Lift and shift migration
The transition to our new architecture was a serious undertaking, given the massive amount of data that needed to be migrated as well as the tight integration of NRDB with all New Relic products. We decided to prioritize speed by taking a lift and shift approach, iterating through each data type and associated customer accounts throughout the data migration. Using this approach, we successfully migrated 95% of our data ingestion in just under one year.

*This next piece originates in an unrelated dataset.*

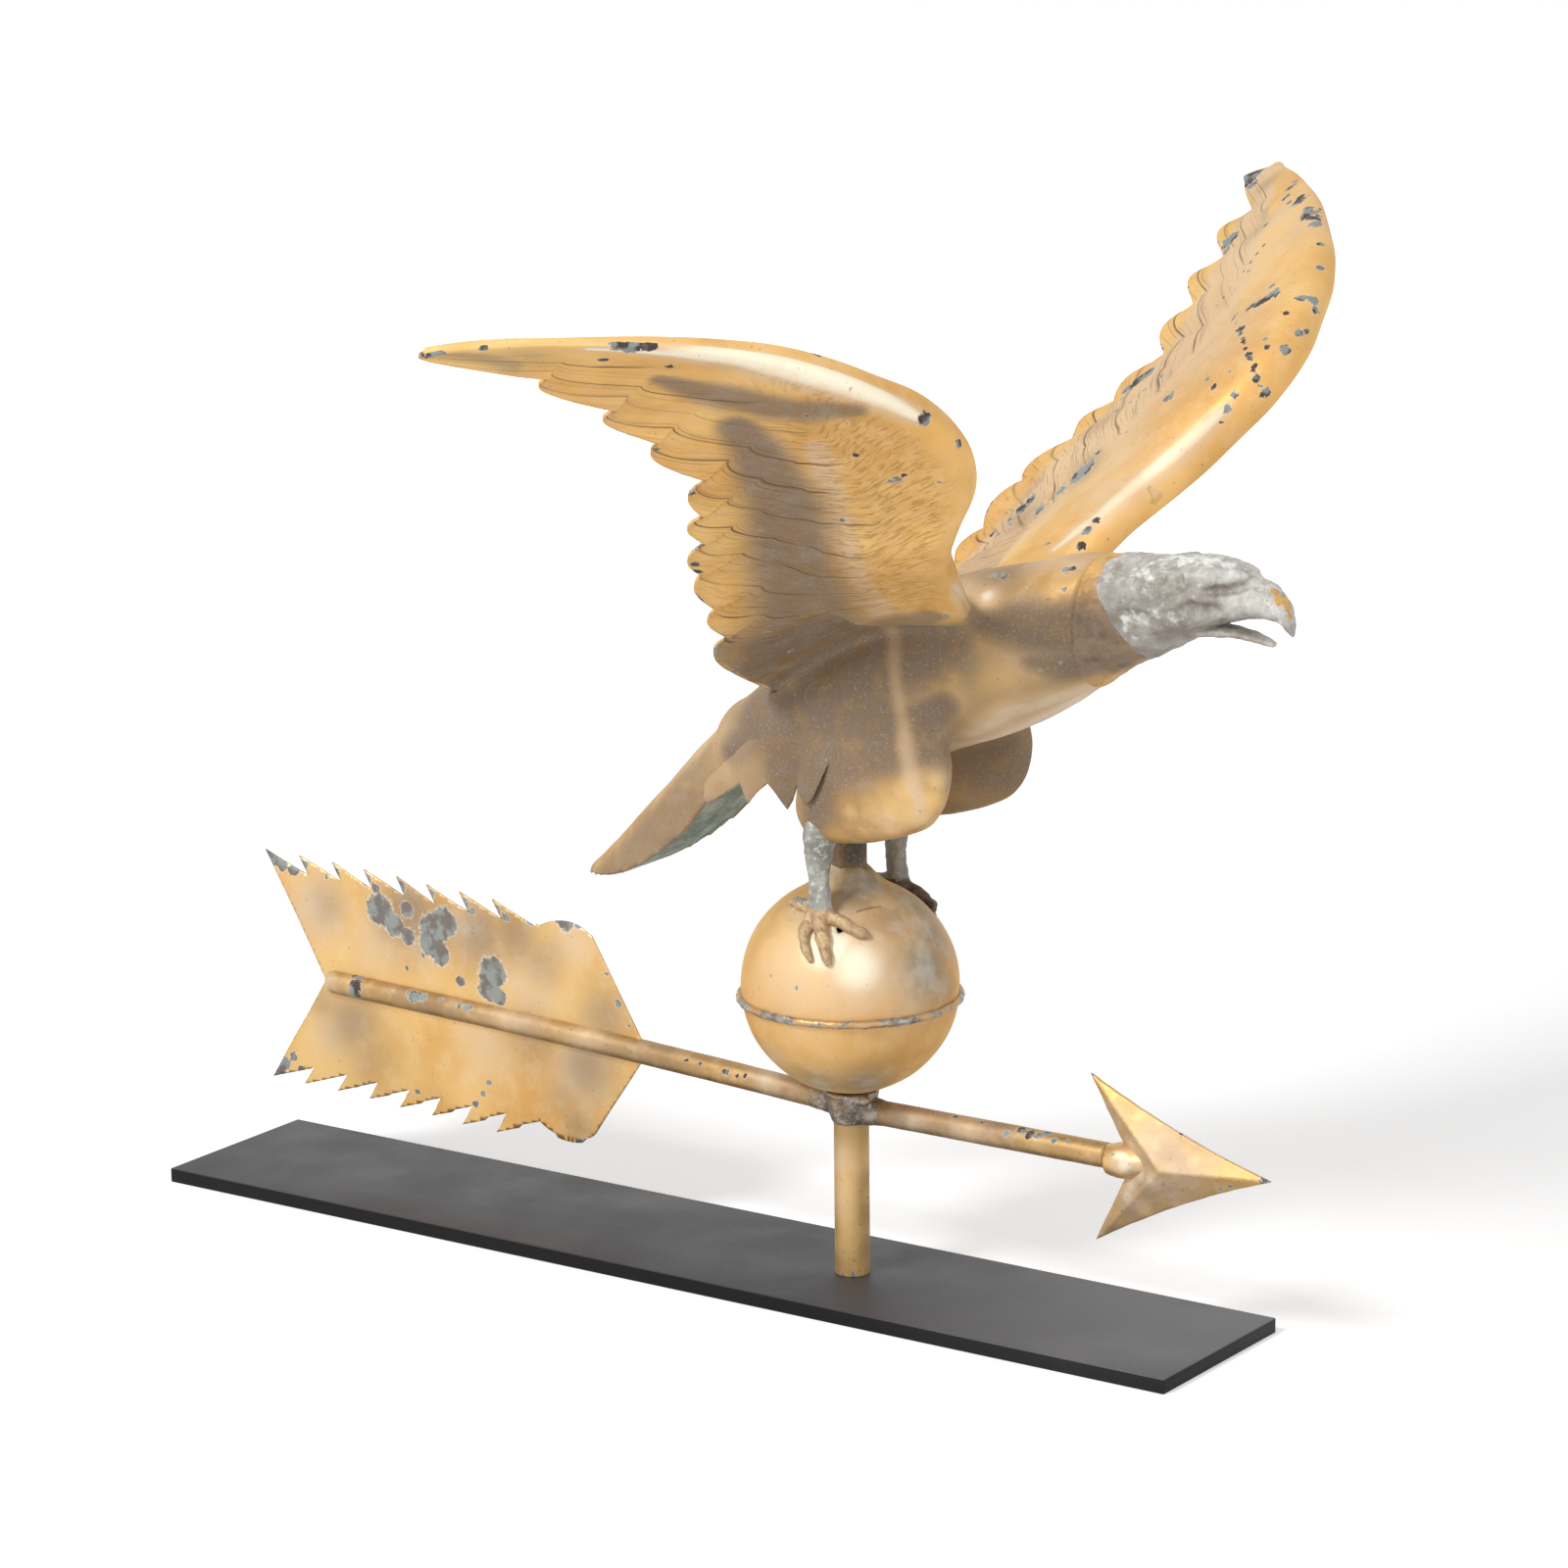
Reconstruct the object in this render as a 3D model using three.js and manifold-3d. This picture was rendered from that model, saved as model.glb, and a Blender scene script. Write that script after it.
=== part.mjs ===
// Eagle weathervane on a display stand, in millimetres, Z up.
// The origin is under the base plate, on the axis of the post. The bird and the arrow point along +X,
// and the bird's right side is -Y. Everything above the plate turns on the spindle rod.

import * as THREE from 'three';
import { mergeVertices } from 'three/addons/utils/BufferGeometryUtils.js';
import Module from 'manifold-3d';

const wasm = await Module();
wasm.setup();

// Clearances shared by all pieces
const gap = 0.3;
const overrun = 4;
const weldDistance = 0.0005;

// Base plate
const plateLength = 775.5;
const plateWidth = 134;
const plateThickness = 9.6;
const plateCornerRadius = 3;
const plateEdge = 0.8;
const postFromPlateFront = 268;
const socketFloor = 3;

// Spindle rod and the tube that turns on it
const rodRadius = 6.35;
const rodInBody = 8;
const rodDome = 4;
const domeSteps = 4;
const postRadius = 11.1;
const postBore = 9.5;
const bushLength = 22;
const plugLength = 16;

// Ball
const ballRadius = 68.4;
const ballCentre = 198;
const ballWall = 1;
const seamDrop = 7;
const beadProud = 3;
const beadHalfHeight = 2.4;
const slotLength = 16;
const slotWidth = 1.2;
const slotForward = 29;
const slotSide = 22;
const slotTurn = 60;
const beadRoundnessShare = 2.8;
const beadFlatCount = 4;

// Arrow
const shaftRadius = 7.95;
const shaftWall = 1.2;
const rearShaftHeight = 120;
const rearShaftLength = 422;
const rearLift = 2.4;
const shaftBow = 2;
const frontShaftHeight = 117.8;
const frontShaftEnd = 188;
const solderBottomRadius = 13.2;
const solderTopRadius = 18.5;
const solderDrop = 12;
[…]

Cellular architecture provides us with a lot of flexibility to meet the different needs of our customers. Our new architecture features dozens of cells, with each cell configured automatically based on different profiles. For example, we provision our largest capacity cells with the beefiest compute and storage resources, and use these cells to host customers with the heaviest workloads. We have cells tailored specifically for customers in highly regulated industries with stringent security and compliance requirements such as FedRamp and HIPAA. We have the ability to pin specific customers to a single cell as needed to isolate them from other customers. We keep hot spare cells available in case we need to shift traffic quickly due to load spikes.
Lessons learned
Not every company is going to have telemetry needs on the scale of New Relic. However, some lessons learned from our cloud migration are applicable to any company, regardless of size. Here are a few key takeaways:
- Observability is vital – It’s important to instrument every part of your stack, especially when migrating to a new architecture and infrastructure. We took baseline measurements of how our systems performed on our previous architecture, which then enabled us to compare a number of metrics during and after migration. Automatically instrumenting each new cell as it is built should be standard operating procedure.
- Don’t plan for the easy route – Even the best-laid plans will experience surprises and discoveries. Instead of going in with a comprehensive plan, start small and iterate. Our iterative approach through each data type allowed us to make changes and improve our automation throughout the migration process.
- Continuously build new cells – Our cells have a limited lifespan of 90 days. We continuously build and decommission cells so we can take advantage of the latest functionality improvements, security patches, and O/S updates that keep our fleet up to date. By accepting that one cell will only be in use for 90 days or less, we can make fundamental changes in new cells and remove old ones without stress. As a result, our platform reliability has improved significantly and we have reclaimed engineering capacity that was previously spent on upgrading infrastructure.
- Invest in communication – Cloud migrations are a company-wide event, and they should be treated as such with company-wide communications. Be sure to create solid plans across engineering, finance, sales and support, and make a point of over-communicating throughout the process. Don’t keep your customers in the dark, either; let them know about what you’re doing and how it will benefit them in the long run.
Beyond just supporting our scalability needs, this cloud migration and cell architecture opens new doors for future growth and innovation. Our ability to add cells enables us to scale continuously, making it easier for us to grow in new clouds and regions. We’re on a course now for limitless growth – not just for us, but also for our customers.